**Required work:** Review the material and extract every line in which the word "from" occurs.

--- START OF Material to process ---

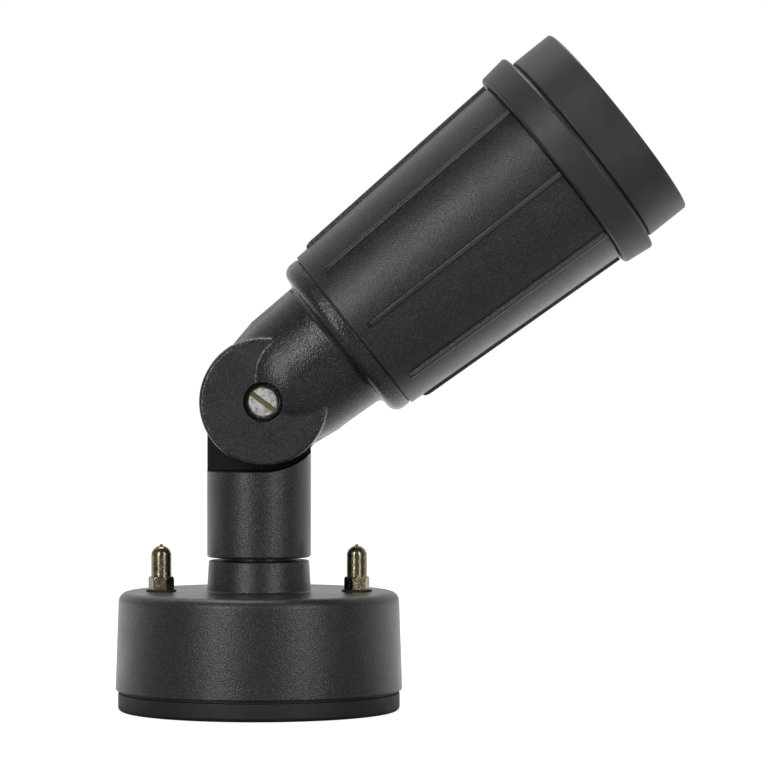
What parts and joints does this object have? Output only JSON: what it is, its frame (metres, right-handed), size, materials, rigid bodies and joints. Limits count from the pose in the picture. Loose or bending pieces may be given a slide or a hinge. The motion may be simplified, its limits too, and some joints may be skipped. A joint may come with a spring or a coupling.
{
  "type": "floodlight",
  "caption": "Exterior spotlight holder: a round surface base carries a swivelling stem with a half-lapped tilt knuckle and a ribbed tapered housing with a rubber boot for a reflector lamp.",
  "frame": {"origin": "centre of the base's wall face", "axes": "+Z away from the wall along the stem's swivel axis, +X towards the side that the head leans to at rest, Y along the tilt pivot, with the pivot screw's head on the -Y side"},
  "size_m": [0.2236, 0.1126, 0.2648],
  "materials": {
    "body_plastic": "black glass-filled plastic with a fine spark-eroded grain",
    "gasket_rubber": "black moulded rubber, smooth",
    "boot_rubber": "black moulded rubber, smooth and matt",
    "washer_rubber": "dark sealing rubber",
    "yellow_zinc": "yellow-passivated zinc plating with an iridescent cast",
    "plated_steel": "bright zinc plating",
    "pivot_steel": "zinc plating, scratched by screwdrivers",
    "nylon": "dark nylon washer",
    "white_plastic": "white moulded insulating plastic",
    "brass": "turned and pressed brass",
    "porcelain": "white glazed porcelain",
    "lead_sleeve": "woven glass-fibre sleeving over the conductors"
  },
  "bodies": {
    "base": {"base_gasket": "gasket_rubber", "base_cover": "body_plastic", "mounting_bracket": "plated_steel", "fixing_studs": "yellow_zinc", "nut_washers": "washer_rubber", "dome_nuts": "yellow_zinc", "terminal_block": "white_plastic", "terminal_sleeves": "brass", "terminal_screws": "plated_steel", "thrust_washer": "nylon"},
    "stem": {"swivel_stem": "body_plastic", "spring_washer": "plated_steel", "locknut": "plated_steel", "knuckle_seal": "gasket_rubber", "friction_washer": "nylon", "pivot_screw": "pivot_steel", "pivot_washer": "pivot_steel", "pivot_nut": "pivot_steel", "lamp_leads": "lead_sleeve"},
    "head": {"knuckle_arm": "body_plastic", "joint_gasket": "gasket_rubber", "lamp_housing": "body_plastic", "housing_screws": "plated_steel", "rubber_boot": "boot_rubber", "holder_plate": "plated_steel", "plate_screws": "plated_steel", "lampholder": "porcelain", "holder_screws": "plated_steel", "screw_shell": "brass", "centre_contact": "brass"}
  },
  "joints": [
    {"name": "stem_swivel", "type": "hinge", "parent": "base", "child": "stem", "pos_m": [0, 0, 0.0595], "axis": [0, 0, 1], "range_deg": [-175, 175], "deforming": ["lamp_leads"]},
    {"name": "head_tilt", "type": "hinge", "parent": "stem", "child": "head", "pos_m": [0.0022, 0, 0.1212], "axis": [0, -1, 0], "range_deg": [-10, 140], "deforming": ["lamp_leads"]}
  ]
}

--- END OF Material to process ---
--- START OF Material to process ---

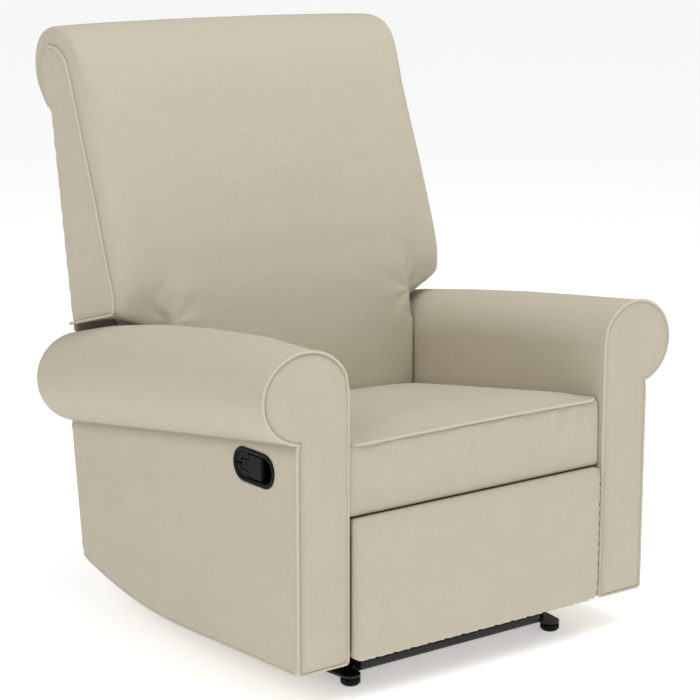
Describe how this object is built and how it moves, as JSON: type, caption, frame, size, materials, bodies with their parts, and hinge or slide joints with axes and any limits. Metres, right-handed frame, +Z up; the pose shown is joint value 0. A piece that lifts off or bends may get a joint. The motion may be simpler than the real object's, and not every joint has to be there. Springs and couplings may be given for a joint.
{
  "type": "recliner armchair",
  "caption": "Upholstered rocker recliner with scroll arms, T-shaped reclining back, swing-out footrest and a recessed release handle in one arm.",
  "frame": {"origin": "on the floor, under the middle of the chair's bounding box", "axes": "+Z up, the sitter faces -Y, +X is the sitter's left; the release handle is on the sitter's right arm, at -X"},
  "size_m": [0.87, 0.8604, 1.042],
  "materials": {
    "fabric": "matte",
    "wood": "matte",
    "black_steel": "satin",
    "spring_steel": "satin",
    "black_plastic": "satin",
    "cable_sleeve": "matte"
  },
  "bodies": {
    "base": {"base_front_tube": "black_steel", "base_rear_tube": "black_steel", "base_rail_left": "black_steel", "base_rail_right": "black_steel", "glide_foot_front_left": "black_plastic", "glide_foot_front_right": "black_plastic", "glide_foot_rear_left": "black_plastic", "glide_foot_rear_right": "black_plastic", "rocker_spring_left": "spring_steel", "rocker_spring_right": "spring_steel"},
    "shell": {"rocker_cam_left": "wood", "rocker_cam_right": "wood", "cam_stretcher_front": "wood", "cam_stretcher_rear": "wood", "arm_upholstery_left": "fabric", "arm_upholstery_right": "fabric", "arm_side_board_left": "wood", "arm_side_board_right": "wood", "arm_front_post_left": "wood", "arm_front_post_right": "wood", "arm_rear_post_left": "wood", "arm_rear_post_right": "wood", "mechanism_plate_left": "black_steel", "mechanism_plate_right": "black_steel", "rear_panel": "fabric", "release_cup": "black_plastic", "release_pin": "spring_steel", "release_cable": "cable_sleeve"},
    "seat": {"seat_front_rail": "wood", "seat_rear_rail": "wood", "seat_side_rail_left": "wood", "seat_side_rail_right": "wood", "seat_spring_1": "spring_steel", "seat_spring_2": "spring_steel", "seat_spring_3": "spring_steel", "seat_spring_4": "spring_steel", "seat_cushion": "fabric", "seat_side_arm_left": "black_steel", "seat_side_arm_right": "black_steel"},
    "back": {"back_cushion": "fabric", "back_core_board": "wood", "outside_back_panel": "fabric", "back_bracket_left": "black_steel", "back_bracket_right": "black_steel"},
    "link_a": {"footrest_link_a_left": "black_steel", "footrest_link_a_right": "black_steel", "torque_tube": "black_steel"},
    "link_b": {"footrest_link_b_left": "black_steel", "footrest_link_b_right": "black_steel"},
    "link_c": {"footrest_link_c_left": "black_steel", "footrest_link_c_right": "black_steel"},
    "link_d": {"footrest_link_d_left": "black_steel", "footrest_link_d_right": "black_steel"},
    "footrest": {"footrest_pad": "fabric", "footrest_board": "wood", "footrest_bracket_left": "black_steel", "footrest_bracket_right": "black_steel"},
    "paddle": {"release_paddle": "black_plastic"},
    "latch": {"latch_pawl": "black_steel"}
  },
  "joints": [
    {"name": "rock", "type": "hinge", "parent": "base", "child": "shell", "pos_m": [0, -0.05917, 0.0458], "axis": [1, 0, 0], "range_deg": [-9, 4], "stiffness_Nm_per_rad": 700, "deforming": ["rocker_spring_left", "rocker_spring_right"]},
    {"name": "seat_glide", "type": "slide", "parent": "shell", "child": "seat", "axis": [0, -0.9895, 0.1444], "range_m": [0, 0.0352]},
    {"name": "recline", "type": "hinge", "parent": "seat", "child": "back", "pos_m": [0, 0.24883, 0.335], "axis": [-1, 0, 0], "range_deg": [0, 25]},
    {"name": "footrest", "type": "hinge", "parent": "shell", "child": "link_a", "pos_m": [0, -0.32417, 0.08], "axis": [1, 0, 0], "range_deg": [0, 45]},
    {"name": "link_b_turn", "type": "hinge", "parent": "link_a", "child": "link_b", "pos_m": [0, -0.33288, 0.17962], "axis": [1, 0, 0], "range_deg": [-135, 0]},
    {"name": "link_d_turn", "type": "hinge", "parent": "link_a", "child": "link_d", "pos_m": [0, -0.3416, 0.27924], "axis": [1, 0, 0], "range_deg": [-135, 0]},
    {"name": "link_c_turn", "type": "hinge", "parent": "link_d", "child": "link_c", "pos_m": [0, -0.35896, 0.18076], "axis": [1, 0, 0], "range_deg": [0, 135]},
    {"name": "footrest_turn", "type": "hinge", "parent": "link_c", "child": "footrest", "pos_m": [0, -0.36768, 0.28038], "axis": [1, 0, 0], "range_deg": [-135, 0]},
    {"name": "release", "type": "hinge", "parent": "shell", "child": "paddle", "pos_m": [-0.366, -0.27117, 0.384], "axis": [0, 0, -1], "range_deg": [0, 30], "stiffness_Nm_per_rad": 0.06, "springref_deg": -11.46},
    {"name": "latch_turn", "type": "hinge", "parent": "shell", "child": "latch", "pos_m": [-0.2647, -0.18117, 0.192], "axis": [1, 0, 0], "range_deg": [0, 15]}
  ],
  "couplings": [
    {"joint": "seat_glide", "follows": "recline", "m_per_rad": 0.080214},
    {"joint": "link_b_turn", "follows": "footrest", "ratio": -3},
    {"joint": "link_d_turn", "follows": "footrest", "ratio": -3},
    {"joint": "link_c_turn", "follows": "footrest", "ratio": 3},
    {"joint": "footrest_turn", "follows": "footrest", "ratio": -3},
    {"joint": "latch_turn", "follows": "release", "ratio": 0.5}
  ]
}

--- END OF Material to process ---

**Response to the task:**
What parts and joints does this object have? Output only JSON: what it is, its frame (metres, right-handed), size, materials, rigid bodies and joints. Limits count from the pose in the picture. Loose or bending pieces may be given a slide or a hinge. The motion may be simplified, its limits too, and some joints may be skipped. A joint may come with a spring or a coupling.
  "frame": {"origin": "centre of the base's wall face", "axes": "+Z away from the wall along the stem's swivel axis, +X towards the side that the head leans to at rest, Y along the tilt pivot, with the pivot screw's head on the -Y side"},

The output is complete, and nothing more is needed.